── Collected data ──

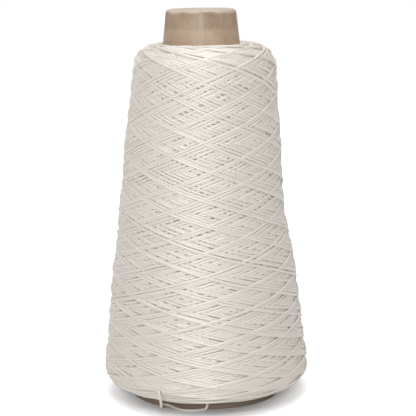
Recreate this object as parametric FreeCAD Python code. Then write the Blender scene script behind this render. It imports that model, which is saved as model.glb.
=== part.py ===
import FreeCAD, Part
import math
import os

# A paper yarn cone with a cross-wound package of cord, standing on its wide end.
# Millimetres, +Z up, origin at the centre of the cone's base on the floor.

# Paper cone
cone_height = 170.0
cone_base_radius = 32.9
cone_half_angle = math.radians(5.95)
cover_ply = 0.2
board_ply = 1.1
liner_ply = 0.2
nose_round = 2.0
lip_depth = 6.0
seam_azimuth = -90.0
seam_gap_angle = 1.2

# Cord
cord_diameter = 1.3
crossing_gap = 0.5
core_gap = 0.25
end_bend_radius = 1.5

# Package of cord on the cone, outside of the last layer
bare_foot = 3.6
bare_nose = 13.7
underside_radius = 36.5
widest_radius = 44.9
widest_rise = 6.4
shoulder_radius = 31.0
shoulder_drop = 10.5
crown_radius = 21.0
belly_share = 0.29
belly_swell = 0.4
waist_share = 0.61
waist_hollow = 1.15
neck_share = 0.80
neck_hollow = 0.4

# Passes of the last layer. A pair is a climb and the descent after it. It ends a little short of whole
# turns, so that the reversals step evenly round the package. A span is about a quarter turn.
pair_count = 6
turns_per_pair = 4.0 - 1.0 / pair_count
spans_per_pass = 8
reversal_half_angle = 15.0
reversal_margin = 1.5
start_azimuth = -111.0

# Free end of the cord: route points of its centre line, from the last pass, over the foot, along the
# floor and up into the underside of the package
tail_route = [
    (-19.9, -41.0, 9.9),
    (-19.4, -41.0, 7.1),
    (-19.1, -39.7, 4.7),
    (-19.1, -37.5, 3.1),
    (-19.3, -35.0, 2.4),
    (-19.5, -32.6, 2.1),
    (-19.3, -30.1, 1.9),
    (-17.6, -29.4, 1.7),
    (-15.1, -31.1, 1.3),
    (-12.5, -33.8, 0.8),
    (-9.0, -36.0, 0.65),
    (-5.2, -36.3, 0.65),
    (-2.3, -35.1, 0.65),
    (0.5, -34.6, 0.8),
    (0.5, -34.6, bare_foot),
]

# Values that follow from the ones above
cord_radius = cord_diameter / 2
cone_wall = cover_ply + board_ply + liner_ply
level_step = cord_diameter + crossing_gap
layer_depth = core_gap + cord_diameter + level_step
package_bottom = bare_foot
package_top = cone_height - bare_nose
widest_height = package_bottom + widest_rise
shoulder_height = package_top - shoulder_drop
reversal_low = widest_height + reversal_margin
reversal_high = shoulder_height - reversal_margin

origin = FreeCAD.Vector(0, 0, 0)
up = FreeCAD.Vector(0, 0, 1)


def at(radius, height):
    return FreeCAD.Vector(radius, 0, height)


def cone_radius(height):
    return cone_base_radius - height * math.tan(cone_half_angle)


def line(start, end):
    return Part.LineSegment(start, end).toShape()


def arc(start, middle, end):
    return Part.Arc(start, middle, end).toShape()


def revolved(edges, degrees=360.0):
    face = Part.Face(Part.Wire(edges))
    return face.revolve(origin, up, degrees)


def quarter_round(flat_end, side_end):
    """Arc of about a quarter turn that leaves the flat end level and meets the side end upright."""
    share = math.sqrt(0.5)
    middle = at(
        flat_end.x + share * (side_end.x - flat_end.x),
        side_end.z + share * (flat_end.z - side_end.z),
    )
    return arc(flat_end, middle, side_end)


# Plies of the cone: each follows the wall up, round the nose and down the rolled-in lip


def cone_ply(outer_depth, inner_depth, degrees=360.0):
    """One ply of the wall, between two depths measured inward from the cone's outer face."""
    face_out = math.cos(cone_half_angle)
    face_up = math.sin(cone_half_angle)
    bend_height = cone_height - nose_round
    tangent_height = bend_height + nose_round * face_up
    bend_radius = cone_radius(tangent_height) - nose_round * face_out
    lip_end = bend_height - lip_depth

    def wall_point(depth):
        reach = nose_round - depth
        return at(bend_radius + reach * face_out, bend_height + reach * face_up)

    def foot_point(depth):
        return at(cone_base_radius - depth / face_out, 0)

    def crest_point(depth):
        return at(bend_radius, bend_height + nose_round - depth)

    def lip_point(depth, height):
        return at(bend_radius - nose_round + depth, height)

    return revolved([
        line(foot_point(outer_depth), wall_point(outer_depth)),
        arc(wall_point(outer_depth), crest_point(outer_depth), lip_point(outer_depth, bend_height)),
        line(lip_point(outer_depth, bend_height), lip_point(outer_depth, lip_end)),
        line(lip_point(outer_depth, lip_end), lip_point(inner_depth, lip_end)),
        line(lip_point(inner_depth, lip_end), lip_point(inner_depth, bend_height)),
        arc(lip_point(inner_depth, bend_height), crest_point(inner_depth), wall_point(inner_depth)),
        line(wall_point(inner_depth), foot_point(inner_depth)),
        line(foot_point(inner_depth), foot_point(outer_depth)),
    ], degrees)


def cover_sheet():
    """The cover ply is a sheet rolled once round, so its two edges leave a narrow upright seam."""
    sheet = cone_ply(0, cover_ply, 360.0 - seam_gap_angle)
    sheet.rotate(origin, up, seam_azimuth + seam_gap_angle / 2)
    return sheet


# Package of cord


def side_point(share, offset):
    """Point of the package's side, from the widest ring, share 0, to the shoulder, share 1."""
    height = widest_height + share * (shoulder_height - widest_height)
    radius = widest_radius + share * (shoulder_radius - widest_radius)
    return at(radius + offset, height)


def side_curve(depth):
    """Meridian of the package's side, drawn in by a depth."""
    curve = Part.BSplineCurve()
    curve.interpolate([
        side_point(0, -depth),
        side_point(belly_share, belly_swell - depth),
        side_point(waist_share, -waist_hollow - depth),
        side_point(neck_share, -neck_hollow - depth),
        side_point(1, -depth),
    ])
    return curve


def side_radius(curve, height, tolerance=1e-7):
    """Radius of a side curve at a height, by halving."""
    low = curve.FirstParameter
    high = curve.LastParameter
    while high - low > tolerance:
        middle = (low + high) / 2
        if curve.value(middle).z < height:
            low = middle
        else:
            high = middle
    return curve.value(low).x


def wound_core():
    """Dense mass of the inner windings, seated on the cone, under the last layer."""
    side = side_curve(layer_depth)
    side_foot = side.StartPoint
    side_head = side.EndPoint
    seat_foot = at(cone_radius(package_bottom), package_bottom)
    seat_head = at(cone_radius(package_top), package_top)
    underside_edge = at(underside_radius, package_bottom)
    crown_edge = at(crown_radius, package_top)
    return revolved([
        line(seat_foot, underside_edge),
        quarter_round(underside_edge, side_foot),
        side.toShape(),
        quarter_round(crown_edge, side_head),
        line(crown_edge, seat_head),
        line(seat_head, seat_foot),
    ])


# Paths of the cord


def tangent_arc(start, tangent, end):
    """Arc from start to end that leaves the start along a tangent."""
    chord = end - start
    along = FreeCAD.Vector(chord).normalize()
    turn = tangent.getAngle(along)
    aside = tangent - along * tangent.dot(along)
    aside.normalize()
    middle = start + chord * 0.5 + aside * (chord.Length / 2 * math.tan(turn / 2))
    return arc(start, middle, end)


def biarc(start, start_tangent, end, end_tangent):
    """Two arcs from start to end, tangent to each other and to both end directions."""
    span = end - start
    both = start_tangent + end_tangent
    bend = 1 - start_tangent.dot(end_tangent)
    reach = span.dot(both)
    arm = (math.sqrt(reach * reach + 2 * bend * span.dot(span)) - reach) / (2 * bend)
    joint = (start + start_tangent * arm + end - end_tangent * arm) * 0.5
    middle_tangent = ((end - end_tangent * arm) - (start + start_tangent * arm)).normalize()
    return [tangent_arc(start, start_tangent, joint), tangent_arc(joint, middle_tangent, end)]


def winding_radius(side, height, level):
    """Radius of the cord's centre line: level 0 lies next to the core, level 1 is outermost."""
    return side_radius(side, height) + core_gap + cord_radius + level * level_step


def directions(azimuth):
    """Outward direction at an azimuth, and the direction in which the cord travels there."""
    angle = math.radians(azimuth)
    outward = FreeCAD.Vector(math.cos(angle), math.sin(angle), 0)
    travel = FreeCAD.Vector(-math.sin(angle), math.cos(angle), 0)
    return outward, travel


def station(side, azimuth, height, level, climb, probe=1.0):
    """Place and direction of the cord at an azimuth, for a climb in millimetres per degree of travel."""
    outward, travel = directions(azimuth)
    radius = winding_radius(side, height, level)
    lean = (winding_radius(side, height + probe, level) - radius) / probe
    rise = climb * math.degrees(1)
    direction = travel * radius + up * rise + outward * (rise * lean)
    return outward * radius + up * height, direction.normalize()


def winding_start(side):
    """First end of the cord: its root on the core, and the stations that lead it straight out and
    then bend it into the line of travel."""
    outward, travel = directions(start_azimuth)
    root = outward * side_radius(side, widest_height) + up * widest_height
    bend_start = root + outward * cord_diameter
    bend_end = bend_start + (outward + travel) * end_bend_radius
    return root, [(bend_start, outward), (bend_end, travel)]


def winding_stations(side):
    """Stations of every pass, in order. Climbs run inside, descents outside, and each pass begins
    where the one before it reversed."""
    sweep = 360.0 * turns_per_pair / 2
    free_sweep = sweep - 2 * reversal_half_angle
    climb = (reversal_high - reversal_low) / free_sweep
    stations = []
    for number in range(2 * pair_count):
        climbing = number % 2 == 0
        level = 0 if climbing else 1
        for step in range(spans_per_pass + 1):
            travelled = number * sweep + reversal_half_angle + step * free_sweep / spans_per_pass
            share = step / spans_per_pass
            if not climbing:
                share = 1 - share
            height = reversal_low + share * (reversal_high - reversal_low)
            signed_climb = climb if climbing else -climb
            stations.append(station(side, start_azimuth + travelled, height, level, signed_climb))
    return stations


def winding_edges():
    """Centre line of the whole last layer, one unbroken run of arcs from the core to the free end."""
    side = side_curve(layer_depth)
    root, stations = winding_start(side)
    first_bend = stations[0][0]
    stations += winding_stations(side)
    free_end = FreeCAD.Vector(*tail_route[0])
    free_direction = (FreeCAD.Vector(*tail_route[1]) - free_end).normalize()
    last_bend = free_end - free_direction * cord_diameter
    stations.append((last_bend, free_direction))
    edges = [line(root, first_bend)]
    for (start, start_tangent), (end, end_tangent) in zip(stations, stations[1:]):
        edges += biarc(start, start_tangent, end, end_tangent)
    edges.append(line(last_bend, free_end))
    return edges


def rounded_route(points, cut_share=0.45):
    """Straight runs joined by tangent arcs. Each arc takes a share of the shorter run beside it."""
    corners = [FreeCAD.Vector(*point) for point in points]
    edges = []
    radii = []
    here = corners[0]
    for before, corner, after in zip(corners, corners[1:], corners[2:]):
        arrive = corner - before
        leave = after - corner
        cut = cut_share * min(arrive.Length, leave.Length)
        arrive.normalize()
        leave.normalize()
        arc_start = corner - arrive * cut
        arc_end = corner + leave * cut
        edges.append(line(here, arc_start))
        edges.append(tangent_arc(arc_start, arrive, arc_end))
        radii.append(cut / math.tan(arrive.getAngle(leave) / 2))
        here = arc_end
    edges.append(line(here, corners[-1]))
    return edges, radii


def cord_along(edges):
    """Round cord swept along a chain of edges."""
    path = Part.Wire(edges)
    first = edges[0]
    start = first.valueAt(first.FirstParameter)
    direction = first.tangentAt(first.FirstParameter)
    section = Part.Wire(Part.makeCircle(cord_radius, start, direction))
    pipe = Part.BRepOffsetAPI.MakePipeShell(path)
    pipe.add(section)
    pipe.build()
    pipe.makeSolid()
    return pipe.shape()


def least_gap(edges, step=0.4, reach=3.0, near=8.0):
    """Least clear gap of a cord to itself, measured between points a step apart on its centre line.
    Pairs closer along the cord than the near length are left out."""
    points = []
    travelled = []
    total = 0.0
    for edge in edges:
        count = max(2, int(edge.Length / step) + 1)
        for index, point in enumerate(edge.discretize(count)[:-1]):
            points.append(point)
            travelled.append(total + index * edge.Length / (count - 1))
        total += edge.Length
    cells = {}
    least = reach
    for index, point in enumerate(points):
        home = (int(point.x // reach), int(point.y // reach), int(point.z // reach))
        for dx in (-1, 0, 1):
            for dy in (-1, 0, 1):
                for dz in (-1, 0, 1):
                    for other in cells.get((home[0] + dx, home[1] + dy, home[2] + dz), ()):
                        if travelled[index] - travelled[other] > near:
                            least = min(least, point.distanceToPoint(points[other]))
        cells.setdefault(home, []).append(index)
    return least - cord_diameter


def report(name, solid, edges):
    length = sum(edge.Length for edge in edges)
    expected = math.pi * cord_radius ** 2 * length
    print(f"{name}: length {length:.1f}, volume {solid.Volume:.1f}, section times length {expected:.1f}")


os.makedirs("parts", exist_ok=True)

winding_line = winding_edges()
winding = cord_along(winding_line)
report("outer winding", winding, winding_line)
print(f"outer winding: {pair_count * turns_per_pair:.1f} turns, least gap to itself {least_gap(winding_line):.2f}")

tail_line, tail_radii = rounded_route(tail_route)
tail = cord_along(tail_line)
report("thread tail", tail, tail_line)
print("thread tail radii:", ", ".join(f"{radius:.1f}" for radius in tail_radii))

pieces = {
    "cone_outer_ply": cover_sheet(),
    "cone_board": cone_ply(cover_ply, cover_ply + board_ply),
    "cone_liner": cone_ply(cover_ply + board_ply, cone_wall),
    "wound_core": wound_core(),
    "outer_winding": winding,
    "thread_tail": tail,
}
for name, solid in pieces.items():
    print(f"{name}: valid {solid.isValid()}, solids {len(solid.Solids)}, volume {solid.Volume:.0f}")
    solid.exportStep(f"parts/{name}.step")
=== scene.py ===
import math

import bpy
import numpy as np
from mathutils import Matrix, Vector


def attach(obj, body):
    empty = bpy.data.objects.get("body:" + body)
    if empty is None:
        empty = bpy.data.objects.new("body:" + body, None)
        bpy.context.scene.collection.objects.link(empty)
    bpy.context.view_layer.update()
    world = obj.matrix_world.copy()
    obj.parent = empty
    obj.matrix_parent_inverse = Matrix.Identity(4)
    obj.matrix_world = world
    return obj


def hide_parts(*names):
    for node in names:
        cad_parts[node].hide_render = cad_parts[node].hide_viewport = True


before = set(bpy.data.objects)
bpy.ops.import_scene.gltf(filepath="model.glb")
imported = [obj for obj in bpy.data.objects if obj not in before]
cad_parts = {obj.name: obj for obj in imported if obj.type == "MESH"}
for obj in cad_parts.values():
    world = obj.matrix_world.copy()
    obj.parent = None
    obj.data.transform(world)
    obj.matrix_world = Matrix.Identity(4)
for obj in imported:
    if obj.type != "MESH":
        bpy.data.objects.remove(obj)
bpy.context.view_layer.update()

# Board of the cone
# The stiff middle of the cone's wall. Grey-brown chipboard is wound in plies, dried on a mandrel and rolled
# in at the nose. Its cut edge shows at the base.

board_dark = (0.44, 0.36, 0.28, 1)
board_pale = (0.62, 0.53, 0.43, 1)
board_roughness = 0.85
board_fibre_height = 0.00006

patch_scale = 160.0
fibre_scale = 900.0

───

Gather, from the listing above, every line carrying the word "model".

Recreate this object as parametric FreeCAD Python code. Then write the Blender scene script behind this render. It imports that model, which is saved as model.glb.
bpy.ops.import_scene.gltf(filepath="model.glb")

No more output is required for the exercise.